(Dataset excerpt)
= = =

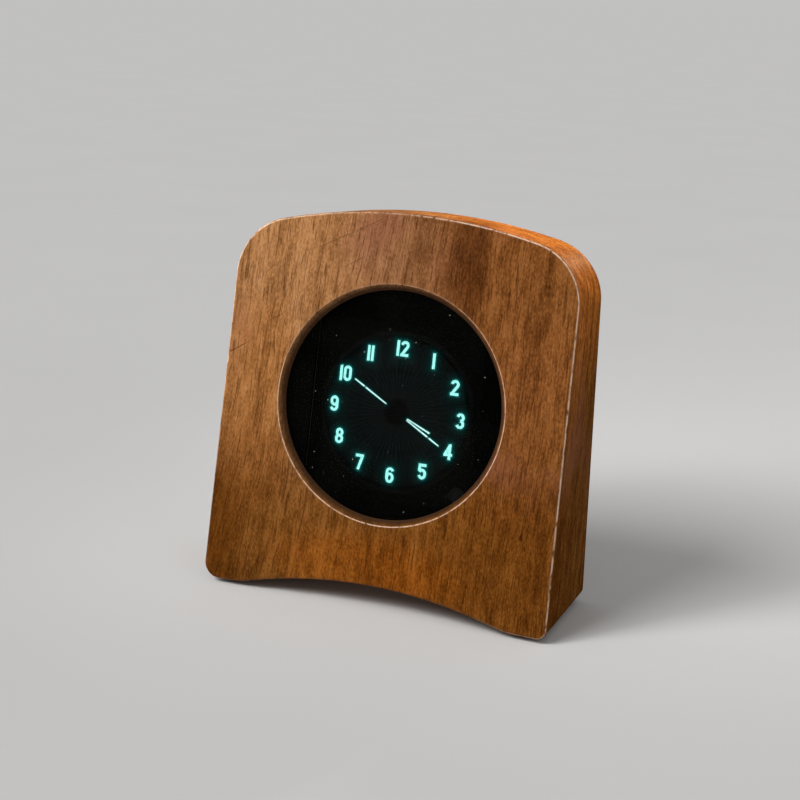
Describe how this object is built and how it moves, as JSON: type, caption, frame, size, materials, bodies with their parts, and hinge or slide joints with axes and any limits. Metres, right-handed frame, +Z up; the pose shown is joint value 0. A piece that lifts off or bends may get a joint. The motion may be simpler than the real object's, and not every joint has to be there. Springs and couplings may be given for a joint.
{
  "type": "vacuum fluorescent clock",
  "caption": "Desk clock with an analogue vacuum fluorescent dial behind a round smoked window in a leaning hardwood case, with set keys and a power inlet on the back",
  "frame": {"origin": "on the table, under the middle of the case's footprint", "axes": "+Z up, the dial faces -Y and leans back, +X to the right seen from the front"},
  "size_m": [0.12, 0.0449, 0.1279],
  "materials": {
    "wood_case": "oiled reddish-brown hardwood with open pores",
    "rubber_feet": "soft black rubber",
    "window_pane": "polished smoked pane",
    "display_frame": "matt black",
    "frame_screws": "bright zinc plate",
    "tube_front_glass": "clear flat glass",
    "tube_wall": "grey sealing glass",
    "tube_base_glass": "dark printed glass",
    "tube_exhaust_tip": "clear glass drawn to a tip",
    "tube_getter": "nickel ring",
    "numeral_anodes": "lit phosphor",
    "lit_hand_anodes": "lit phosphor",
    "idle_hand_anodes": "unlit phosphor",
    "control_grid": "etched metal mesh",
    "filaments": "coated tungsten",
    "filament_anchor": "stamped metal",
    "filament_spring": "stamped metal",
    "tube_pins": "tinned pins",
    "tube_pads": "black foam tape",
    "display_board": "green solder mask",
    "board_inserts": "turned brass",
    "board_screws": "bright zinc plate",
    "driver_chips": "moulded black",
    "display_socket": "ivory",
    "flat_cable": "white flat cable",
    "control_socket": "ivory",
    "control_board": "green solder mask",
    "post_screws": "bright zinc plate",
    "microcontroller": "moulded black",
    "clock_chip": "moulded black",
    "watch_crystal": "bright can",
    "cell_holder": "black",
    "coin_cell": "bright steel",
    "cell_clip": "spring bronze",
    "boost_inductor": "ferrite grey",
    "supply_capacitors": "bright cans",
    "boost_transistor": "moulded black",
    "chip_resistors": "black glaze",
    "switch_housings": "black",
    "mode_plunger": "ivory",
    "hour_plunger": "ivory",
    "minute_plunger": "ivory",
    "mode_key": "light grey",
    "hour_key": "light grey",
    "minute_key": "light grey",
    "back_cover": "matt black, fine texture",
    "cover_inserts": "turned brass",
    "cover_screws": "bright zinc plate",
    "power_jack": "black",
    "jack_pin": "nickel plate",
    "jack_nut": "nickel plate",
    "jack_tab": "tinned",
    "power_leads": "insulated wire"
  },
  "bodies": {
    "clock": {"wood_case": "wood_case", "rubber_feet": "rubber_feet", "window_pane": "window_pane", "display_frame": "display_frame", "frame_screws": "frame_screws", "tube_front_glass": "tube_front_glass", "tube_wall": "tube_wall", "tube_base_glass": "tube_base_glass", "tube_exhaust_tip": "tube_exhaust_tip", "tube_getter": "tube_getter", "numeral_anodes": "numeral_anodes", "lit_hand_anodes": "lit_hand_anodes", "idle_hand_anodes": "idle_hand_anodes", "control_grid": "control_grid", "filaments": "filaments", "filament_anchor": "filament_anchor", "filament_spring": "filament_spring", "tube_pins": "tube_pins", "tube_pads": "tube_pads", "display_board": "display_board", "board_inserts": "board_inserts", "board_screws": "board_screws", "driver_chips": "driver_chips", "display_socket": "display_socket", "flat_cable": "flat_cable", "control_socket": "control_socket", "control_board": "control_board", "post_screws": "post_screws", "microcontroller": "microcontroller", "clock_chip": "clock_chip", "watch_crystal": "watch_crystal", "cell_holder": "cell_holder", "coin_cell": "coin_cell", "cell_clip": "cell_clip", "boost_inductor": "boost_inductor", "supply_capacitors": "supply_capacitors", "boost_transistor": "boost_transistor", "chip_resistors": "chip_resistors", "switch_housings": "switch_housings", "back_cover": "back_cover", "cover_inserts": "cover_inserts", "cover_screws": "cover_screws", "power_jack": "power_jack", "jack_pin": "jack_pin", "jack_nut": "jack_nut", "jack_tab": "jack_tab", "power_leads": "power_leads"},
    "mode_button": {"mode_key": "mode_key", "mode_plunger": "mode_plunger"},
    "hour_button": {"hour_key": "hour_key", "hour_plunger": "hour_plunger"},
    "minute_button": {"minute_key": "minute_key", "minute_plunger": "minute_plunger"}
  },
  "joints": [
    {"name": "mode_press", "type": "slide", "parent": "clock", "child": "mode_button", "axis": [0, -1, 0], "range_m": [0, 0.001], "stiffness_N_per_m": 1500, "springref_m": -0.0004},
    {"name": "hour_press", "type": "slide", "parent": "clock", "child": "hour_button", "axis": [0, -1, 0], "range_m": [0, 0.001], "stiffness_N_per_m": 1500, "springref_m": -0.0004},
    {"name": "minute_press", "type": "slide", "parent": "clock", "child": "minute_button", "axis": [0, -1, 0], "range_m": [0, 0.001], "stiffness_N_per_m": 1500, "springref_m": -0.0004}
  ]
}
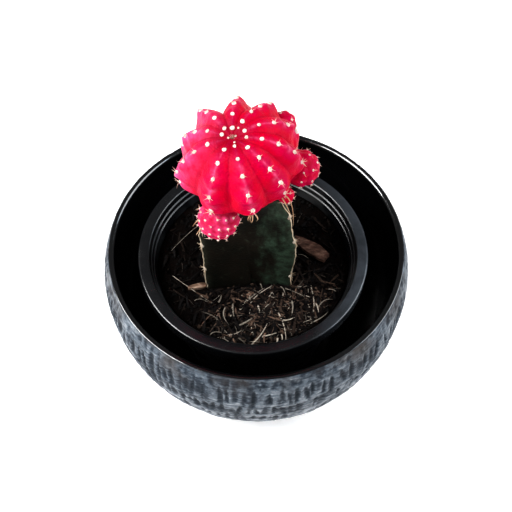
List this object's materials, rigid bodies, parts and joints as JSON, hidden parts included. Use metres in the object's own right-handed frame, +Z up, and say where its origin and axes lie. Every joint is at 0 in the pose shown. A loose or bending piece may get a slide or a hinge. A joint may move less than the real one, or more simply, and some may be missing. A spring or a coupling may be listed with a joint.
{
  "type": "potted grafted cactus",
  "caption": "Grafted cactus with a red ribbed globe and offsets on a three-angled green stem, planted in a stepped-rim nursery pot inside a round black cover bowl with a hammered outside.",
  "frame": {"origin": "under the middle of the cover bowl's foot, on the surface that it stands on", "axes": "+Z up; the front that the camera sees is -Y; +X is to the right as seen from the front"},
  "size_m": [0.1238, 0.1238, 0.1495],
  "materials": {
    "cover_bowl": "glossy black glaze inside, hammered satin glaze outside",
    "nursery_pot": "satin moulded plastic",
    "potting_soil": "rough dark bark compost with pale straws",
    "rootstock": "dull dark green cactus skin with dry horny edges",
    "scion": "satin red cactus skin with white woolly areoles",
    "bark_chip": "rough reddish-brown bark",
    "small_bark_chip": "rough light brown bark"
  },
  "bodies": {
    "root": {"cover_bowl": "cover_bowl", "nursery_pot": "nursery_pot", "potting_soil": "potting_soil", "rootstock": "rootstock", "scion": "scion", "bark_chip": "bark_chip", "small_bark_chip": "small_bark_chip"}
  },
  "joints": []
}
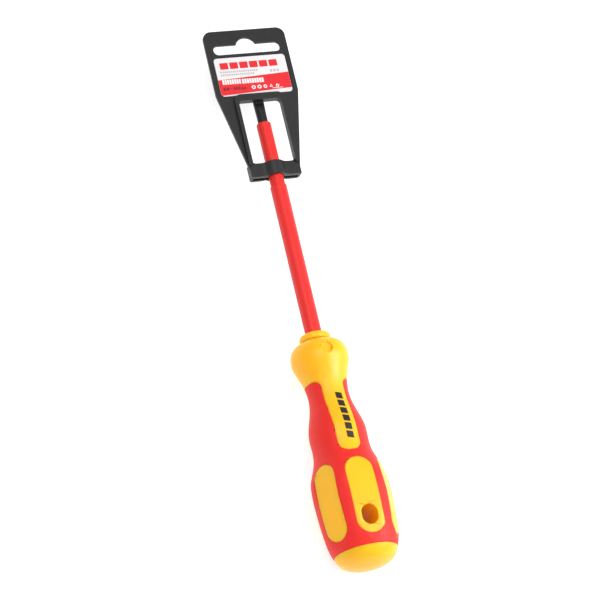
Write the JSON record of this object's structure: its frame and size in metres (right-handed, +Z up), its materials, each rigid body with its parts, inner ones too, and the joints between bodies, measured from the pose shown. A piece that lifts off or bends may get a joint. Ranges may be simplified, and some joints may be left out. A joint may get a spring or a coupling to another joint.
{
  "type": "insulated screwdriver",
  "caption": "Insulated slotted screwdriver with a two-material handle and a stepped plastic blade sleeve, held tip-down in a plastic shop hanger that slides off the blade.",
  "frame": {"origin": "middle of the blade's tip edge", "axes": "+Y along the blade, out of the tip; +Z up, square to the tip's flat, the hanger's panel and the front pad with the tether hole; +X to the right seen from the handle's rear end"},
  "size_m": [0.0408, 0.2699, 0.0338],
  "materials": {
    "black_oxide_steel": "black oxide, satin",
    "red_insulation": "satin moulded",
    "yellow_plastic": "semi-gloss moulded",
    "red_soft_grip": "matte soft touch",
    "black_hanger_plastic": "fine spark texture",
    "label_paper": "coated, semi-gloss"
  },
  "bodies": {
    "driver": {"blade": "black_oxide_steel", "inner_insulation": "red_insulation", "outer_insulation": "red_insulation", "handle_body": "yellow_plastic", "soft_grip": "red_soft_grip"},
    "hanger": {"hanger": "black_hanger_plastic", "hanger_label": "label_paper"}
  },
  "joints": [
    {"name": "hanger_slide", "type": "slide", "parent": "driver", "child": "hanger", "axis": [0, 1, 0], "range_m": [0, 0.05]}
  ]
}
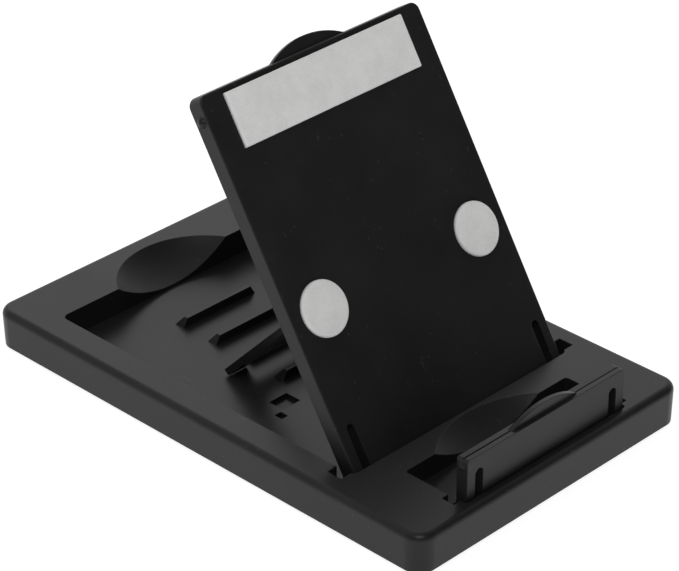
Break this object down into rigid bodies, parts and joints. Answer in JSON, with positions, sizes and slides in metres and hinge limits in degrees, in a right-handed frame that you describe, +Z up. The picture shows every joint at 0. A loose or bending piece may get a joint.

= = =

* [Exercise prompt] Reproduce exactly the lines from the one containing "Write the JSON" through the last line of the records above, including both, and nothing else.

* [Final answer]
Write the JSON record of this object's structure: its frame and size in metres (right-handed, +Z up), its materials, each rigid body with its parts, inner ones too, and the joints between bodies, measured from the pose shown. A piece that lifts off or bends may get a joint. Ranges may be simplified, and some joints may be left out. A joint may get a spring or a coupling to another joint.
{
  "type": "insulated screwdriver",
  "caption": "Insulated slotted screwdriver with a two-material handle and a stepped plastic blade sleeve, held tip-down in a plastic shop hanger that slides off the blade.",
  "frame": {"origin": "middle of the blade's tip edge", "axes": "+Y along the blade, out of the tip; +Z up, square to the tip's flat, the hanger's panel and the front pad with the tether hole; +X to the right seen from the handle's rear end"},
  "size_m": [0.0408, 0.2699, 0.0338],
  "materials": {
    "black_oxide_steel": "black oxide, satin",
    "red_insulation": "satin moulded",
    "yellow_plastic": "semi-gloss moulded",
    "red_soft_grip": "matte soft touch",
    "black_hanger_plastic": "fine spark texture",
    "label_paper": "coated, semi-gloss"
  },
  "bodies": {
    "driver": {"blade": "black_oxide_steel", "inner_insulation": "red_insulation", "outer_insulation": "red_insulation", "handle_body": "yellow_plastic", "soft_grip": "red_soft_grip"},
    "hanger": {"hanger": "black_hanger_plastic", "hanger_label": "label_paper"}
  },
  "joints": [
    {"name": "hanger_slide", "type": "slide", "parent": "driver", "child": "hanger", "axis": [0, 1, 0], "range_m": [0, 0.05]}
  ]
}
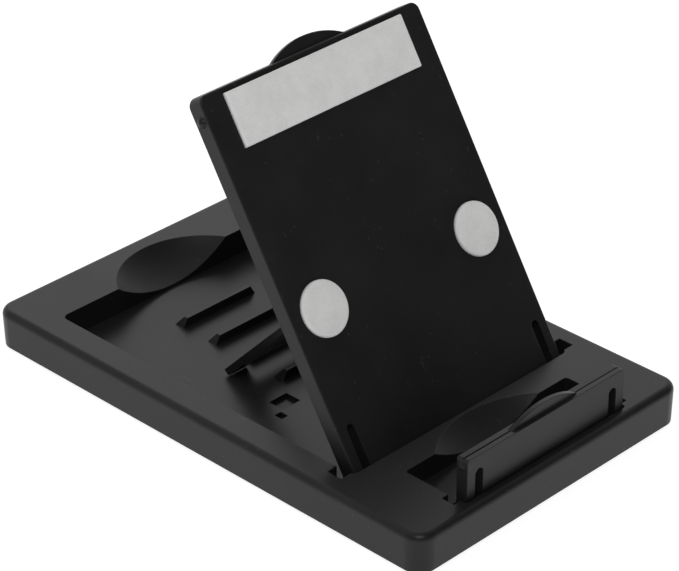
Break this object down into rigid bodies, parts and joints. Answer in JSON, with positions, sizes and slides in metres and hinge limits in degrees, in a right-handed frame that you describe, +Z up. The picture shows every joint at 0. A loose or bending piece may get a joint.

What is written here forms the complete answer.